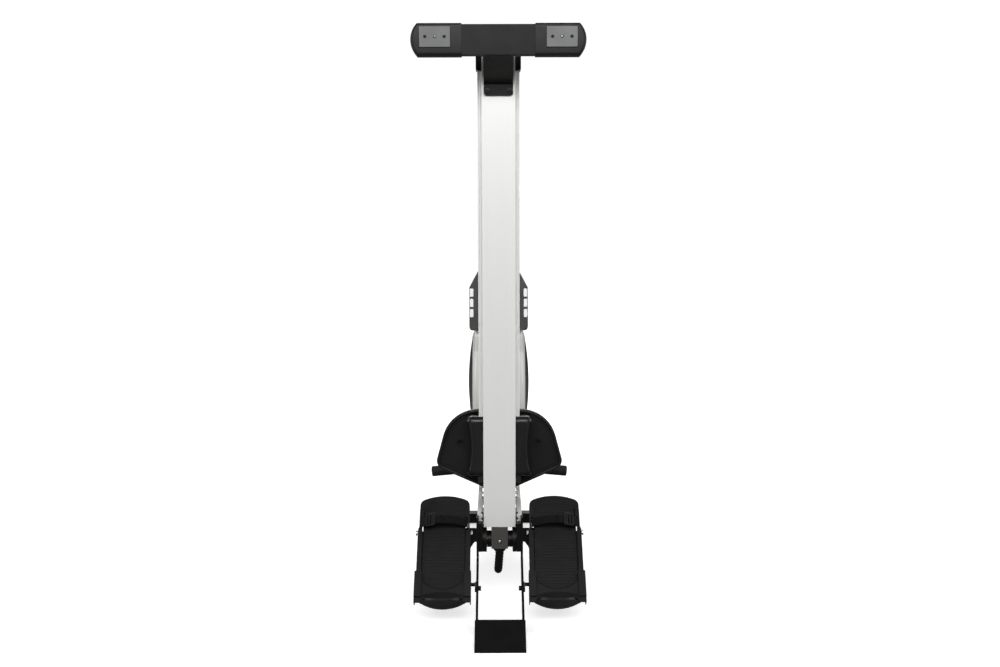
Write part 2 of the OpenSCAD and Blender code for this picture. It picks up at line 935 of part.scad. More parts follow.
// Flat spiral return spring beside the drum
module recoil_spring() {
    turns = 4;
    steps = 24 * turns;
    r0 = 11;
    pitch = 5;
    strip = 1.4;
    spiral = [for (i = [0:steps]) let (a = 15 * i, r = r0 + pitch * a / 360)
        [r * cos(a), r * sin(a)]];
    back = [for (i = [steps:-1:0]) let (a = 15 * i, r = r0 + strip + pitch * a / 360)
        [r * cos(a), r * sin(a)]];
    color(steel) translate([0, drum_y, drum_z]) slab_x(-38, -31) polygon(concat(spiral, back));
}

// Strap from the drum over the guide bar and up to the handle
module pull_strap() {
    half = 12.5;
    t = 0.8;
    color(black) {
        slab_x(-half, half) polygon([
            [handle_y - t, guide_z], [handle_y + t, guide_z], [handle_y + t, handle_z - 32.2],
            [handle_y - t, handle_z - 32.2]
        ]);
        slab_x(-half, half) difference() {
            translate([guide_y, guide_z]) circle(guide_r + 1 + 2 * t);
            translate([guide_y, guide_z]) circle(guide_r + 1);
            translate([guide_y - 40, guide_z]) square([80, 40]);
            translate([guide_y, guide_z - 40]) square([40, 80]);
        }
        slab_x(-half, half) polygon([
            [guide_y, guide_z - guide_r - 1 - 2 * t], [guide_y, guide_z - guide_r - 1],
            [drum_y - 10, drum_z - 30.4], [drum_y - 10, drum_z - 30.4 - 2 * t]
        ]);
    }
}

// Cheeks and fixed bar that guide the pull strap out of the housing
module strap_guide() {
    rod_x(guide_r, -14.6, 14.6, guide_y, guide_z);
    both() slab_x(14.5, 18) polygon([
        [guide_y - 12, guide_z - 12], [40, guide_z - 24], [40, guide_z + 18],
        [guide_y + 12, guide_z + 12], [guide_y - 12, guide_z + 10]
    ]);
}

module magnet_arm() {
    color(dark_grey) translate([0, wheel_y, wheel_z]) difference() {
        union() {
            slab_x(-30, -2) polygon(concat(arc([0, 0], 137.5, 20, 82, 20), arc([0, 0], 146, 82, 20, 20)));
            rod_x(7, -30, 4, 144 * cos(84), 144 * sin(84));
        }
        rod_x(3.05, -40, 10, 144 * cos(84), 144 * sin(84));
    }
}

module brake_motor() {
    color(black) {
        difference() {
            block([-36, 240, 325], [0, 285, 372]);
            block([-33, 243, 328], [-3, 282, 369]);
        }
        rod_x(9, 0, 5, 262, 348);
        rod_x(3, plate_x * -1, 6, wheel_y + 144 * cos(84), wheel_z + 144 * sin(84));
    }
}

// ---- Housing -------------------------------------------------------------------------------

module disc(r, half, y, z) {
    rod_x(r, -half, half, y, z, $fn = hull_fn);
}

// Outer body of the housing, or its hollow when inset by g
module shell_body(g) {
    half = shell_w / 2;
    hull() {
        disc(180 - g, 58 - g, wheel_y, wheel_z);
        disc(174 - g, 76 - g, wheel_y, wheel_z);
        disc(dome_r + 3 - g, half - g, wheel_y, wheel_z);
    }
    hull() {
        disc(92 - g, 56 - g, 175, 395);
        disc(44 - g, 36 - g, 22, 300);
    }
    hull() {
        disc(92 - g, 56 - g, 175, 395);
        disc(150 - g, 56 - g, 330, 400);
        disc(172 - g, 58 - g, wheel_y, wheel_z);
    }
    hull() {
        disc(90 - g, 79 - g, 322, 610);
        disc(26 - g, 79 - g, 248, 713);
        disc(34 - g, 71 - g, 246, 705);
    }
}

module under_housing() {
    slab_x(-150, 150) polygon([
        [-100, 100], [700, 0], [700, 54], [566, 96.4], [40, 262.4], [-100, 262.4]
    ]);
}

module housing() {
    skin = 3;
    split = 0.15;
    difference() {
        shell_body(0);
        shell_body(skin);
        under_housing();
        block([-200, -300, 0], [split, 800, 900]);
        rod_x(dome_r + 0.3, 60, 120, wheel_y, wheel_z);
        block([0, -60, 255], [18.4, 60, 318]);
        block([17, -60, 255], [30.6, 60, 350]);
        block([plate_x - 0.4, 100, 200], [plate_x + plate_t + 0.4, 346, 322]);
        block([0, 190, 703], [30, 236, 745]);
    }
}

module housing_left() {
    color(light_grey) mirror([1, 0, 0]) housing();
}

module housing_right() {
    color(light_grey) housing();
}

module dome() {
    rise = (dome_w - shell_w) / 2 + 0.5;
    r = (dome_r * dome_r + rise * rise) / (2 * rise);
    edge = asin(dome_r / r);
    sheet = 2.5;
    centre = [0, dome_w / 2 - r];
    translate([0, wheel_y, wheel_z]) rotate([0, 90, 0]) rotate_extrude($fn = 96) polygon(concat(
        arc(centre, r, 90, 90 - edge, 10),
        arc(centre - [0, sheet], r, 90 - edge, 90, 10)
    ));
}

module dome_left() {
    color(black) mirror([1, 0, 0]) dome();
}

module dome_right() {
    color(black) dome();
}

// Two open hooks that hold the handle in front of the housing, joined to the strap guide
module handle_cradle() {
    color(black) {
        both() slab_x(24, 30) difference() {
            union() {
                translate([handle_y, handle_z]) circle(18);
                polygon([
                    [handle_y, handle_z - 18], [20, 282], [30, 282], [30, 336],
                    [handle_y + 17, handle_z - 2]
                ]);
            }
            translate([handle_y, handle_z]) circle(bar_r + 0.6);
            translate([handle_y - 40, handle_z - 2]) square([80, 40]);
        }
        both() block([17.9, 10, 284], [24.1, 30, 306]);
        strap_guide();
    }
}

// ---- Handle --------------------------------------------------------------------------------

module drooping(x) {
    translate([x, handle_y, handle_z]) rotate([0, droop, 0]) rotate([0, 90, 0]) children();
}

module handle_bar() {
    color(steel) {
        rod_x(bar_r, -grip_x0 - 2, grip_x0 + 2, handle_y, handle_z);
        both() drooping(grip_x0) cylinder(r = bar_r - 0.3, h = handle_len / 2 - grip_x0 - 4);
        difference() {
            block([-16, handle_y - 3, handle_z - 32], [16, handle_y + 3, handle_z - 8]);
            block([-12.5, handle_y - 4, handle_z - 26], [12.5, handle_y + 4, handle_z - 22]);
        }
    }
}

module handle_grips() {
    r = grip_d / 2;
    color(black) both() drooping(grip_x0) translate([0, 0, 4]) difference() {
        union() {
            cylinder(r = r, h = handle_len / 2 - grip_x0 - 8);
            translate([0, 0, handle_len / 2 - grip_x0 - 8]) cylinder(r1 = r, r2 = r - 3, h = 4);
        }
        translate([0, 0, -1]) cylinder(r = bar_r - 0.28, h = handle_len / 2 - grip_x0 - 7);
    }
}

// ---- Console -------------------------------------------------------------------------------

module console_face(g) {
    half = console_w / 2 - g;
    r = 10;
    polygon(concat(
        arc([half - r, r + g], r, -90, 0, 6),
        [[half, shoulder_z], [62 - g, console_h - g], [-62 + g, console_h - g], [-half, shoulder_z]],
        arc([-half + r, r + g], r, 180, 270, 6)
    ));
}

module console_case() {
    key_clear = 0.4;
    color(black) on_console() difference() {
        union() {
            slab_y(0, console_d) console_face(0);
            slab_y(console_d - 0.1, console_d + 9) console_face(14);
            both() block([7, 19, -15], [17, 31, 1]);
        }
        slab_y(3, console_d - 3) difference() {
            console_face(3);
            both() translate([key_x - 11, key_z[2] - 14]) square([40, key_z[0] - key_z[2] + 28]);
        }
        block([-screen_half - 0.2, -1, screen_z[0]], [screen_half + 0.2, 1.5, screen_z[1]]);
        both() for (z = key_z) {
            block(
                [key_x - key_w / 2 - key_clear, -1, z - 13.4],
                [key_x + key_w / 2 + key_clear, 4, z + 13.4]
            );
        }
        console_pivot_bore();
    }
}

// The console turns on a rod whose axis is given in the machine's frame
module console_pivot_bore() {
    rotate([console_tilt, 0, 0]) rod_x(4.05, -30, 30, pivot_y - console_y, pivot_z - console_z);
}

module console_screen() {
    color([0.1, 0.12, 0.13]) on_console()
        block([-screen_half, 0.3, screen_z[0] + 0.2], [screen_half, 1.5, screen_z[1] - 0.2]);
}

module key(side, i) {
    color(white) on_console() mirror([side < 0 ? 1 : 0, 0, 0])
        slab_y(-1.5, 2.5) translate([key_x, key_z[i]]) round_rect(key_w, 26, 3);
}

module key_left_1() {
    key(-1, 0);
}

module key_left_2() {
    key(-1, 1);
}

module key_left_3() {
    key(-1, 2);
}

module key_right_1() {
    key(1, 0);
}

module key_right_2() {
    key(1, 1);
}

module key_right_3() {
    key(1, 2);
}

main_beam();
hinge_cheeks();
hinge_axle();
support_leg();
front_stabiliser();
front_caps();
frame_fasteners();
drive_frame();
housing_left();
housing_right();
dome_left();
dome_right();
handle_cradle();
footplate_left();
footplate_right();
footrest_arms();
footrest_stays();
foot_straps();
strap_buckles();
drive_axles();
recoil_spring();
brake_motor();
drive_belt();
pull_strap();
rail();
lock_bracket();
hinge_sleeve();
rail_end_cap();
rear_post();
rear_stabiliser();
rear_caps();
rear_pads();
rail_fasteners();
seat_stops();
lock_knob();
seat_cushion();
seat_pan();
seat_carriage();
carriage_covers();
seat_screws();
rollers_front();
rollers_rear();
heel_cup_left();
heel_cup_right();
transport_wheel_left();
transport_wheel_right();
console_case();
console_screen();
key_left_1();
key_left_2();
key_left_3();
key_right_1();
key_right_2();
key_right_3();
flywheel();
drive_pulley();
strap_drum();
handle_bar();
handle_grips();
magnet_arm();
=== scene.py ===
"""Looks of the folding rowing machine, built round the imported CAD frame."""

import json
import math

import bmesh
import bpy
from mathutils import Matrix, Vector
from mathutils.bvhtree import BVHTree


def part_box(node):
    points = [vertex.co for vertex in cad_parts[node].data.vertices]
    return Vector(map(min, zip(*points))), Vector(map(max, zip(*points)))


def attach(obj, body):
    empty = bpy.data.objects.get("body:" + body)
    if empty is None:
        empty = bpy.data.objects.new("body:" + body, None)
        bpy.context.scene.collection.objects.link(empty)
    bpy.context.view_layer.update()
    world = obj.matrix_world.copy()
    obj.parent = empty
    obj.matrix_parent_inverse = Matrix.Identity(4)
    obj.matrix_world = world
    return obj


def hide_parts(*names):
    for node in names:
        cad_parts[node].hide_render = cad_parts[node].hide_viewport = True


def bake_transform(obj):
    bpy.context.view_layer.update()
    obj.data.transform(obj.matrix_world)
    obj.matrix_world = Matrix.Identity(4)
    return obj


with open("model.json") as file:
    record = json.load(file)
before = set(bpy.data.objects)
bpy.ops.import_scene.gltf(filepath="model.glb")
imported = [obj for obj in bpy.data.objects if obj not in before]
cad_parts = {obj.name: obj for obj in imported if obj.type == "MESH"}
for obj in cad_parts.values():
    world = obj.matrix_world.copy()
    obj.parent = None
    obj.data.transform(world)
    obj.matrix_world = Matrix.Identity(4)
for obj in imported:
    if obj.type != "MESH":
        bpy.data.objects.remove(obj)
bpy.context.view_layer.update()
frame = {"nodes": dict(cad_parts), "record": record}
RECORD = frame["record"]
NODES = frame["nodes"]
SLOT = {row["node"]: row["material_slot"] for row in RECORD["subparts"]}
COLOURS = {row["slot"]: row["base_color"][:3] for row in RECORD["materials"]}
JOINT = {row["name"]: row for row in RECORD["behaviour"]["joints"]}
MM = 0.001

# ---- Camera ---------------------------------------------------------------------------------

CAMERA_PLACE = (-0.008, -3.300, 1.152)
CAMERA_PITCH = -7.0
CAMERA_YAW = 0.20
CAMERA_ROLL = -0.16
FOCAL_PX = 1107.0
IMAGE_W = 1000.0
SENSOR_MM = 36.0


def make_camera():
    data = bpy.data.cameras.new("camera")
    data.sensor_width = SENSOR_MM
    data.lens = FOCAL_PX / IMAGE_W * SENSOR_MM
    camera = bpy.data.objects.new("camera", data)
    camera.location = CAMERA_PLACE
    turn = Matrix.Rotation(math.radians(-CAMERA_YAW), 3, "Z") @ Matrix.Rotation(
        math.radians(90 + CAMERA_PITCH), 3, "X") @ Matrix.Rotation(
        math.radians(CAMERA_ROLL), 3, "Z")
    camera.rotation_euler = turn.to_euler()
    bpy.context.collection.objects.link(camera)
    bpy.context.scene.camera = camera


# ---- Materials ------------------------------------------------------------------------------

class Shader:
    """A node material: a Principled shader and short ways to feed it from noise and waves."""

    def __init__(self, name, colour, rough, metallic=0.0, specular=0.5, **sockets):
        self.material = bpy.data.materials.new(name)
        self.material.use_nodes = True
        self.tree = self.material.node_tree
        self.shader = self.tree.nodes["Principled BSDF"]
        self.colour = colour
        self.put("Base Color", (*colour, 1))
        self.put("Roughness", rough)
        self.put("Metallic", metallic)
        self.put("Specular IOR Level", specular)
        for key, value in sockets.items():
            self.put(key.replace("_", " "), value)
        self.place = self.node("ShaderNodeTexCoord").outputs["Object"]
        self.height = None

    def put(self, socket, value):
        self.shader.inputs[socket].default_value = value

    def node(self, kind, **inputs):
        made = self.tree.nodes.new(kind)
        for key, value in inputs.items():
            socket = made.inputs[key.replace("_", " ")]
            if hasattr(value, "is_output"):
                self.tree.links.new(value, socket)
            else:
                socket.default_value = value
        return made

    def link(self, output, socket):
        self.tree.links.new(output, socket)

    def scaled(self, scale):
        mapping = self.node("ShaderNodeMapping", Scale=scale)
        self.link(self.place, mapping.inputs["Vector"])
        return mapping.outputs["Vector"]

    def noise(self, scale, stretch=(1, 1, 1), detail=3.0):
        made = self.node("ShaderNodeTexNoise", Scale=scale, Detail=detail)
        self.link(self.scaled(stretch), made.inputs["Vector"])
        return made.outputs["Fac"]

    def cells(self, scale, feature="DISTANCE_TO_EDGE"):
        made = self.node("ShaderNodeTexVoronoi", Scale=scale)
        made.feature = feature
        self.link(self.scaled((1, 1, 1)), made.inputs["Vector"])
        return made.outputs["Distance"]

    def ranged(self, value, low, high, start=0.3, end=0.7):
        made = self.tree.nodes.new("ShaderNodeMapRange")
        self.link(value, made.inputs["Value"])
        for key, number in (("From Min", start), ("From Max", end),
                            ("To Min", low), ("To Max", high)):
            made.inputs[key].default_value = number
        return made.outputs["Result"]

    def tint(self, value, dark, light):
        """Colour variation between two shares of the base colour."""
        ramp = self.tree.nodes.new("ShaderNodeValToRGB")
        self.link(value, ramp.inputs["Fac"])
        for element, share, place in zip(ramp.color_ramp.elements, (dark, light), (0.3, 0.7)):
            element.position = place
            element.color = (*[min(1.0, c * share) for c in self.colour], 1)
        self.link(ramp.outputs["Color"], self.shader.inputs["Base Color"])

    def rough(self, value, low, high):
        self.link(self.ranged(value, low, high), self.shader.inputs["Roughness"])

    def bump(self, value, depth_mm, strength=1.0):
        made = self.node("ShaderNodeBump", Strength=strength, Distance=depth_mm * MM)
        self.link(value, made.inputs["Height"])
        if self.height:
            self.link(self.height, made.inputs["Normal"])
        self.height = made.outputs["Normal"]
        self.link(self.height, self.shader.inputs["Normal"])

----

### SHORT EXERCISE
Each line from the one bearing "obj.parent = empty" through the one bearing "obj.data.transform(obj.matrix_world)" is to be duplicated without change; all remaining lines are to be left out.

### EXPECTED ANSWER
    obj.parent = empty
    obj.matrix_parent_inverse = Matrix.Identity(4)
    obj.matrix_world = world
    return obj


def hide_parts(*names):
    for node in names:
        cad_parts[node].hide_render = cad_parts[node].hide_viewport = True


def bake_transform(obj):
    bpy.context.view_layer.update()
    obj.data.transform(obj.matrix_world)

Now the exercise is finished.